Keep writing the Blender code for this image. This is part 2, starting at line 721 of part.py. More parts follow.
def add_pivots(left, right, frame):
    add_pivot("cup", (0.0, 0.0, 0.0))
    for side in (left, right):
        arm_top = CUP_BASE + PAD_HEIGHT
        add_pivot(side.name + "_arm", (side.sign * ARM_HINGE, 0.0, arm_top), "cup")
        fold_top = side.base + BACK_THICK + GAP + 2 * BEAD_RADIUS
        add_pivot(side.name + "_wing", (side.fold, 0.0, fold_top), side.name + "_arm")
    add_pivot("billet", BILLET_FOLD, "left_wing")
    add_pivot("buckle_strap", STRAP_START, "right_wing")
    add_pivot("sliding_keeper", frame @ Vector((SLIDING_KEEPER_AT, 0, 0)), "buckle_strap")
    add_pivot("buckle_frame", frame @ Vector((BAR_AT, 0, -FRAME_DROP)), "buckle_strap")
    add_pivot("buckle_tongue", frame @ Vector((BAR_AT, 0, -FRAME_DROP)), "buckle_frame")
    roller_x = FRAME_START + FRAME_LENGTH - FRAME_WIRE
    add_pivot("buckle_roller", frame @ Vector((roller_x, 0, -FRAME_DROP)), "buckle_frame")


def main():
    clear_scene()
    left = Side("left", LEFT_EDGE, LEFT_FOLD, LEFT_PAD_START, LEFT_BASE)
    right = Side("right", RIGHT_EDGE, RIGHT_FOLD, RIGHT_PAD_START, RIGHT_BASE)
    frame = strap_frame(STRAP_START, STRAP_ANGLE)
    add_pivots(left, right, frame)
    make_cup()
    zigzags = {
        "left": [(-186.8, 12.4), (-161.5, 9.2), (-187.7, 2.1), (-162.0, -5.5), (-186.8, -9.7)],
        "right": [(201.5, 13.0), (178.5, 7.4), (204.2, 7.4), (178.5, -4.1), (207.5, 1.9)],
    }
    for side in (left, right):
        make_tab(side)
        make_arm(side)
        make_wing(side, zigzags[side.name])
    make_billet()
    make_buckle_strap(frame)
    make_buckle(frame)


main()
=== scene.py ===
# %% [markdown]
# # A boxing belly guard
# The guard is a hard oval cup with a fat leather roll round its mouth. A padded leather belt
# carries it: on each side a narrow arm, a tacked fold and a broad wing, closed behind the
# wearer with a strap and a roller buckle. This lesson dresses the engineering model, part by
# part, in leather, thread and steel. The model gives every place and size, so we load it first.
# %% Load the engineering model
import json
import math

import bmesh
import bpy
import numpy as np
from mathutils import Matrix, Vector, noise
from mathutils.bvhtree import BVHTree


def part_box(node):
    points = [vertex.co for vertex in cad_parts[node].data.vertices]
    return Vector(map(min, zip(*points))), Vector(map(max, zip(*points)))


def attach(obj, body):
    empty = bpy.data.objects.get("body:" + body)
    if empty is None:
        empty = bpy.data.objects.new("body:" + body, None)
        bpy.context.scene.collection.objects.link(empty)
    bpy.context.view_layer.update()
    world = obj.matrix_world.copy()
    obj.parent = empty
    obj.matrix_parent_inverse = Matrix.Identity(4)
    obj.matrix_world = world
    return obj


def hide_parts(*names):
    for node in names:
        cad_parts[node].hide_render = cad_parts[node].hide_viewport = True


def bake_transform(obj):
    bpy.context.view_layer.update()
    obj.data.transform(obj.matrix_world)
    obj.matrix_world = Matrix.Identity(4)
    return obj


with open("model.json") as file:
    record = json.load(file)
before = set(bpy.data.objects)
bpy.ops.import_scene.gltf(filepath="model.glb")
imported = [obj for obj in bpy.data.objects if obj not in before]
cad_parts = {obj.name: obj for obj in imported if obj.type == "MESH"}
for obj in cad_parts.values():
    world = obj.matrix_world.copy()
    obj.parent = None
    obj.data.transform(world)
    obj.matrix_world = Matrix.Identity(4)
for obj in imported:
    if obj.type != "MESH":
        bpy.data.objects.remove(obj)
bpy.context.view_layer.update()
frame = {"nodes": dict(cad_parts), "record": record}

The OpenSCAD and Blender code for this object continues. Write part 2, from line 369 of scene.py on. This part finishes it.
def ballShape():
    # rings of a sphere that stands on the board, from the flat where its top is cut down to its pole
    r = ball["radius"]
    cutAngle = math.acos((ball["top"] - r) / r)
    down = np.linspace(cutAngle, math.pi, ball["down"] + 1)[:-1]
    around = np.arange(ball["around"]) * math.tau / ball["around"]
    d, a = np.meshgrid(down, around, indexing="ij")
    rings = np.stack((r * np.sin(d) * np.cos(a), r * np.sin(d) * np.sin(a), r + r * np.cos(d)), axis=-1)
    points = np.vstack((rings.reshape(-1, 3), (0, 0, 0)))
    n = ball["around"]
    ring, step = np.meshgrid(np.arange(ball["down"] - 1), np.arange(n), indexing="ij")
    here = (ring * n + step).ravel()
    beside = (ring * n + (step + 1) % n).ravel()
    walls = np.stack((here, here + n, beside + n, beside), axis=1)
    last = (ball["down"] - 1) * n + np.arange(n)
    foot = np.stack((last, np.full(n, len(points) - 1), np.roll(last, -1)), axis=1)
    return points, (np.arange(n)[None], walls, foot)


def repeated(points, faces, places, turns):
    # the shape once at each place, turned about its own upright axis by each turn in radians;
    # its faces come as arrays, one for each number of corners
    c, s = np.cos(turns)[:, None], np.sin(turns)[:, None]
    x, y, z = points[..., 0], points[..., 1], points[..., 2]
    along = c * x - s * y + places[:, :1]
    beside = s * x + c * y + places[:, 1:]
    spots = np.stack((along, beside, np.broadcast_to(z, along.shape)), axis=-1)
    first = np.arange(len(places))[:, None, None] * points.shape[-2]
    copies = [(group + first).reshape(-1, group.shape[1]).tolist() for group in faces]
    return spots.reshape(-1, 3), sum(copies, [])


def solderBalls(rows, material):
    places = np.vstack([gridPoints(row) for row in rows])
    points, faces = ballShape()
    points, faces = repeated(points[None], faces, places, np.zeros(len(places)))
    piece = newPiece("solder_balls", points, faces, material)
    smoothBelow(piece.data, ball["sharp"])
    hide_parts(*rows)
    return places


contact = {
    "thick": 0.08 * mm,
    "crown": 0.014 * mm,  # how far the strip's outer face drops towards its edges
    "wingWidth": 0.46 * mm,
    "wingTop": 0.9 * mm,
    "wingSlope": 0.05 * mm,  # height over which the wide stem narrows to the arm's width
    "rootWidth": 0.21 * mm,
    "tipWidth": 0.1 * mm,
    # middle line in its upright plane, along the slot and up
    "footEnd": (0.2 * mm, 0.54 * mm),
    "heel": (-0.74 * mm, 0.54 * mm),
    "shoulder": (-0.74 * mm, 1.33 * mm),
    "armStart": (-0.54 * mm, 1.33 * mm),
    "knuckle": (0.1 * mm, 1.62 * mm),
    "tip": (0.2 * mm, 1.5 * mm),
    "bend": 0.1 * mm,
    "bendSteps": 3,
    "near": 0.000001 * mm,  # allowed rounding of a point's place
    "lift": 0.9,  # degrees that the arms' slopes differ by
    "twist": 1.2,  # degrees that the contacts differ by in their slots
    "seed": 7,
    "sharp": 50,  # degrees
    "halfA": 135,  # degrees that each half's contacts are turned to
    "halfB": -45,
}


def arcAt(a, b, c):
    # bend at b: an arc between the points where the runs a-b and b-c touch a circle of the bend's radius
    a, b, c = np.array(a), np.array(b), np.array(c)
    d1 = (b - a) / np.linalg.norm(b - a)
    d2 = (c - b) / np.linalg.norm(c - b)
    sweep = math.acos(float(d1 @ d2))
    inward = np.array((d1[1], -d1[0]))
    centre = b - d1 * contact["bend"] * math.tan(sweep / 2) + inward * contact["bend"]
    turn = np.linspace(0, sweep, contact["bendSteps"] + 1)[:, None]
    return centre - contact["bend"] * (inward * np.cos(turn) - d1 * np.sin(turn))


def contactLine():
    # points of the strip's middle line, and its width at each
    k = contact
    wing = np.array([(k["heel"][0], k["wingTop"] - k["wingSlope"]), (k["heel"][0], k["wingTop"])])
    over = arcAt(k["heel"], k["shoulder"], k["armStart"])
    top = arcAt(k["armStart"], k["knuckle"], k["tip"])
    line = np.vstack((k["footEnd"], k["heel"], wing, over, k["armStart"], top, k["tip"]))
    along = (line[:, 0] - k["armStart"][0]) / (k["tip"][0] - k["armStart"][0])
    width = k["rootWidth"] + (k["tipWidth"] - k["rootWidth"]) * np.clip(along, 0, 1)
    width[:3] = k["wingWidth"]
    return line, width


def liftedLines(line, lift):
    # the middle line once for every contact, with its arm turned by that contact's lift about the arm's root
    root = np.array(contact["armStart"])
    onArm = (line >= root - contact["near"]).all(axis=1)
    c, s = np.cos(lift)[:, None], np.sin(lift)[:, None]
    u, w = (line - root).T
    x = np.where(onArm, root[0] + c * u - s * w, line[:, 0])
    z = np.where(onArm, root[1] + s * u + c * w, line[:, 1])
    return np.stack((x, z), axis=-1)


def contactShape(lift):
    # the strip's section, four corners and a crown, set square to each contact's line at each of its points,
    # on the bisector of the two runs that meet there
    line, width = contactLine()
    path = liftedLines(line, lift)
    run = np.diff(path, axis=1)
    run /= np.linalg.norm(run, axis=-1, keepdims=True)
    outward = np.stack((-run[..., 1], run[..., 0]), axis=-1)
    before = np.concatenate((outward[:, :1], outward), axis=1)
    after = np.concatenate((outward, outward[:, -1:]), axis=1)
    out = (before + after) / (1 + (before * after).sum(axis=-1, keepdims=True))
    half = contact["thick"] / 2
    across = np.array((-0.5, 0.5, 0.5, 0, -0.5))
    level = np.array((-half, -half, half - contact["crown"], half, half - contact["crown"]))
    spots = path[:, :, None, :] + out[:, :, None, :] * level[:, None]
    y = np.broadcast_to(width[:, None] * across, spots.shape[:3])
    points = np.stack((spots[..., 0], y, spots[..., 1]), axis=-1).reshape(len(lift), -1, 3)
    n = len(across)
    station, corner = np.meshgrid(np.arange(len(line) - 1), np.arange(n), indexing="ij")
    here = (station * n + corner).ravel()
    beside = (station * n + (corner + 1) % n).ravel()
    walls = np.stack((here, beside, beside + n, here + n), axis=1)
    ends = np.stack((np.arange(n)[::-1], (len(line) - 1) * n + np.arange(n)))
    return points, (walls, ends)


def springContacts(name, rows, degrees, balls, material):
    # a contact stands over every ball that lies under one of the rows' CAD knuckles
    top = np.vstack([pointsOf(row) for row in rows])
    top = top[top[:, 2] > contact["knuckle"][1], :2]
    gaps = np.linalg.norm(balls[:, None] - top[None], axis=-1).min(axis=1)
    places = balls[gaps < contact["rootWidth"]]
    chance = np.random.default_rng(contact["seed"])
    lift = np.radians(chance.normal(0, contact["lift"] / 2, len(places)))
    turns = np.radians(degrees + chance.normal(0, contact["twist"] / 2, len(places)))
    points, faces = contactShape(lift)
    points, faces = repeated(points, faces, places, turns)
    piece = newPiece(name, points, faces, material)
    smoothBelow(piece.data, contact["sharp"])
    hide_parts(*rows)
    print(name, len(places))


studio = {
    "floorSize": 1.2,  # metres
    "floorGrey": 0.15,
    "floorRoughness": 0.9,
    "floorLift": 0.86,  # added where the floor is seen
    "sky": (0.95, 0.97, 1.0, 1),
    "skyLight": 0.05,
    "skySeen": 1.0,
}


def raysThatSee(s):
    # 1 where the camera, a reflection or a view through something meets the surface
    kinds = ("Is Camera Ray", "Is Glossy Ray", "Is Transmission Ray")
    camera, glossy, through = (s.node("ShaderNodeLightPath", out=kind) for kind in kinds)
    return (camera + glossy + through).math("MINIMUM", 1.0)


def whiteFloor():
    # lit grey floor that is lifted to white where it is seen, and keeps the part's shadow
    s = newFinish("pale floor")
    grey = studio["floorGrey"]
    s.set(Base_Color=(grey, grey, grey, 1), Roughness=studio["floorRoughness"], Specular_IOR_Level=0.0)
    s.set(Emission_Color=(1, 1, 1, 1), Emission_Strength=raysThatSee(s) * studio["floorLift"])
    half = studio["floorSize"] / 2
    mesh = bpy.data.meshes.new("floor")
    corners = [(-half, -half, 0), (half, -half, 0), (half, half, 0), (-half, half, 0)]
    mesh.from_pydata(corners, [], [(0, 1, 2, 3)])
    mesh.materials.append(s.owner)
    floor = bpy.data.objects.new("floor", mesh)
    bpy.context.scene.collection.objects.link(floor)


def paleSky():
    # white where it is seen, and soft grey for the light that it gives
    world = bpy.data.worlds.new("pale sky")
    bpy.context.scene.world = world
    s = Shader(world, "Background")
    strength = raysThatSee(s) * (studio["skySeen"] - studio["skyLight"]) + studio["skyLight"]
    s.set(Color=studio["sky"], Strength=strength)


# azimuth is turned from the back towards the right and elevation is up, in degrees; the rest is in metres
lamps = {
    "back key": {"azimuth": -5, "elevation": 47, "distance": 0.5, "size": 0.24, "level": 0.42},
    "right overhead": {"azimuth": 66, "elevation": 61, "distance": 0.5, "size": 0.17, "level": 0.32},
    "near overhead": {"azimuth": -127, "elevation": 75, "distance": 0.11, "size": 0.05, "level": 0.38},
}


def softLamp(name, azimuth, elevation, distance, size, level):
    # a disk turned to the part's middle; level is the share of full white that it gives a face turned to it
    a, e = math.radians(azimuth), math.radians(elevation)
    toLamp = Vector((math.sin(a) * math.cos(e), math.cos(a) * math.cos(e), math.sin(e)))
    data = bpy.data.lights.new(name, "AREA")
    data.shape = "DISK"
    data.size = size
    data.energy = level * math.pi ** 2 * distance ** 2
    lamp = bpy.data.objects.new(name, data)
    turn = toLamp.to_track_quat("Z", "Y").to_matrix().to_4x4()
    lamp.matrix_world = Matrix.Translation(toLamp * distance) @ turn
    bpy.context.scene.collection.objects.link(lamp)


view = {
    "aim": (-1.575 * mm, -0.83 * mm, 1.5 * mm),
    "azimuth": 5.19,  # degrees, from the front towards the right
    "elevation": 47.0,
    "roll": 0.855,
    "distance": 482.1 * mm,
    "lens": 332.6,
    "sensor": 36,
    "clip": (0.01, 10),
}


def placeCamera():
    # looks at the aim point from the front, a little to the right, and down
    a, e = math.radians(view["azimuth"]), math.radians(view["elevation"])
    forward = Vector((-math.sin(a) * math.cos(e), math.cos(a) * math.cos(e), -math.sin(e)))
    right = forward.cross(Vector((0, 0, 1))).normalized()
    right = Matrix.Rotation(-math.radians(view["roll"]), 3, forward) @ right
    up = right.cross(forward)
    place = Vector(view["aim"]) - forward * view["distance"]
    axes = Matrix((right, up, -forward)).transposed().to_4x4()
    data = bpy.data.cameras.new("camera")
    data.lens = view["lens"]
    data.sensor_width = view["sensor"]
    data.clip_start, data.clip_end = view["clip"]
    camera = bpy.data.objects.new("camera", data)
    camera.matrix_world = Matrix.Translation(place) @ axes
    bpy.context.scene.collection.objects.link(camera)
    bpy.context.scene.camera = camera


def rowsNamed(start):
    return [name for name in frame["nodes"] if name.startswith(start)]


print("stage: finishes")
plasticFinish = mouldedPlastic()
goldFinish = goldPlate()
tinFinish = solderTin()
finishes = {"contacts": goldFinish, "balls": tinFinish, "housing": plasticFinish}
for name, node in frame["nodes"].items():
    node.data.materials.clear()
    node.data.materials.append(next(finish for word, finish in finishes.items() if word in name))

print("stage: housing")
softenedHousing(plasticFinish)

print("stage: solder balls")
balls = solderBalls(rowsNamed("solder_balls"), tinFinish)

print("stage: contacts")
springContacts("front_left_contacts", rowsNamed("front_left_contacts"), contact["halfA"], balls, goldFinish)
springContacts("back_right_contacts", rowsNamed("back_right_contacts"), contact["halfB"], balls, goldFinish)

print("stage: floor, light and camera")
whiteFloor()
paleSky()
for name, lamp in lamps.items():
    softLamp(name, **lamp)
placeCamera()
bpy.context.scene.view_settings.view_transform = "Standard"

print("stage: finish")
#####
• **Directions for this task**: Go through the material above and output exactly the lines from the one containing "make_wing(side, zigzags[side.name])" through the one containing "if empty is".

• **Output for this exercise**:
        make_wing(side, zigzags[side.name])
    make_billet()
    make_buckle_strap(frame)
    make_buckle(frame)


main()
=== scene.py ===
# %% [markdown]
# # A boxing belly guard
# The guard is a hard oval cup with a fat leather roll round its mouth. A padded leather belt
# carries it: on each side a narrow arm, a tacked fold and a broad wing, closed behind the
# wearer with a strap and a roller buckle. This lesson dresses the engineering model, part by
# part, in leather, thread and steel. The model gives every place and size, so we load it first.
# %% Load the engineering model
import json
import math

import bmesh
import bpy
import numpy as np
from mathutils import Matrix, Vector, noise
from mathutils.bvhtree import BVHTree


def part_box(node):
    points = [vertex.co for vertex in cad_parts[node].data.vertices]
    return Vector(map(min, zip(*points))), Vector(map(max, zip(*points)))


def attach(obj, body):
    empty = bpy.data.objects.get("body:" + body)
    if empty is None:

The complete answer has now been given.